La mostra in corso a Palazzo Strozzi è un viaggio tra arte, politica e società nell’Italia tra gli anni Cinquanta e Settanta.
È la storia della nascita del senso di Nazione, attraverso ottanta opere di un gruppo di artisti che danno voce ad un periodo rivoluzionario in cui gli italiani cercavano a fatica la consapevolezza di sé: Guttuso, Fontana, Burri, Manzoni, Schifano, Pistoletto e altri.
Un itinerario che va dall’Arte Informale alla Pop Art, passando per la pittura monocroma e i nuovi linguaggi dell’Arte Povera e Concettuale.
Per il curatore Luca Massimo Barbero, oltre a ricordare il cinquantesimo anniversario del fermento culturale e sociale legato al Sessantotto, la mostra racconta le radici stesse del movimento e tutto quello che ha contribuito alla sua nascita.
Negli anni successivi al cupo periodo del fascismo e della guerra, gli artisti sperimentano la militanza e l’impegno sociale, reinventando i concetti di identità e appartenenza.
Com’è capitato anche a me, ad accogliervi potrebbe essere Mina che canta attraverso i quattro videoproiettori installati nella prima sala. Un loop di immagini che vanno dal cinema ai discorsi di Togliatti fino all’alluvione di Firenze, sono capaci di catapultarvi in pochi minuti nella tensione e nel fermento di quegli anni. In alto al centro, campeggia “La battaglia di Ponte dell’Ammiraglio”, un omaggio a Renato Guttuso. A rappresentare il forte senso di energia e libertà c’è l’effige di Mussolini graffiata a forza, nel decollage di Mimmo Rotella “L’ultimo re dei re”.
La mostra continua raccontando i grandi momenti dell’astrazione italiana degli anni Cinquanta, con alcuni dei suoi maggiori rappresentanti, che all’epoca furono incompresi dalla maggior parte del pubblico.

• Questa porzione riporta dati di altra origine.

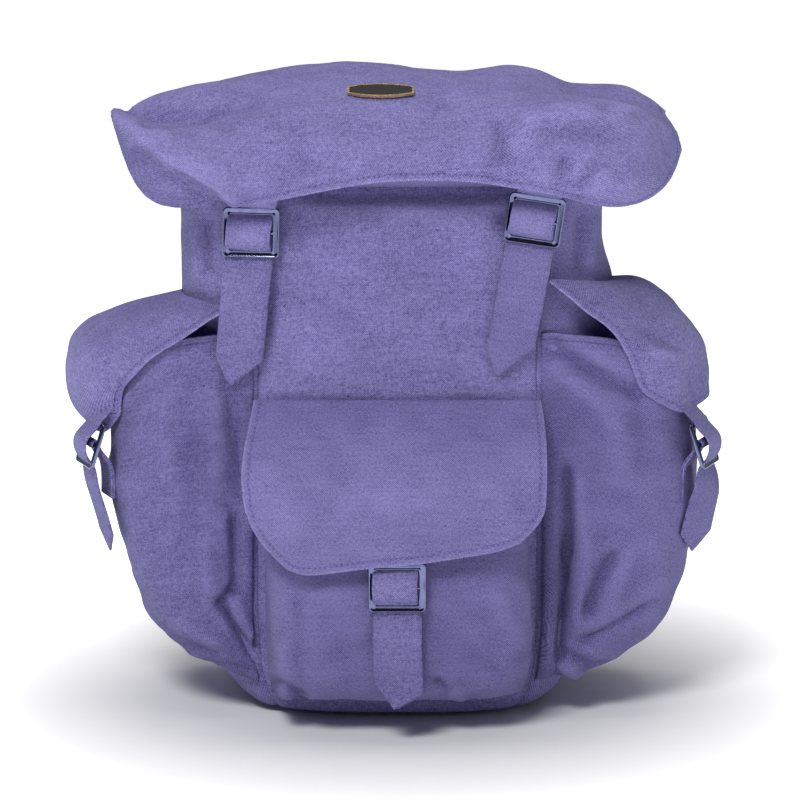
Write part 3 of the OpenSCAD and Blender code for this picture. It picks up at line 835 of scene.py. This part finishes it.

Ci sono le opere spazialiste di Lucio Fontana percorse da buchi e tagli. Il metallo squarciato di “Concetto Spaziale, New York 10” è il suo modo di rappresentare i bagliori luminosi dei grattacieli, visti nel suo primo viaggio a New York nel 1961. I sacchi lacerati di Alberto Burri sono le immagini dell’uomo contemporaneo segnato dai drammi della guerra. Tutto si fa bianco, anche i tagli di Fontana, nella sala dedicata all’azzeramento, alla monocromia e all’utilizzo dei nuovi materiali. I giovani ricorrono al bianco per riscrivere una storia di libertà, poesia e fantasia attraverso l’arte. Scelgono la plastica, le bende, le tele cucite, il vinavil e il cibo. Per chi come me non l’ha mai vista dal vivo, c’è la “Merda d’artista” di Piero Manzoni.
La cosiddetta sala del ’68 racconta l’impegno politico con vitalità e ironia. C’è Schifano con la sua Pop Art e Franco Angeli che lancia provocazioni sui simboli ideologici e le manifestazioni di piazza.
Alla fine del percorso, dopo vent’anni di contestazioni e cambiamenti, l’Italia finisce appesa a testa in giù con l’installazione di Luciano Fabro “L’Italia”.
La mostra Nascita di una Nazione, è aperta fino al 22 luglio 2018, a Palazzo Strozzi a Firenze.
Tutti i giorni compresi i festivi, con orario 10.00-20.00 e tutti i giovedì fino alle 23.00.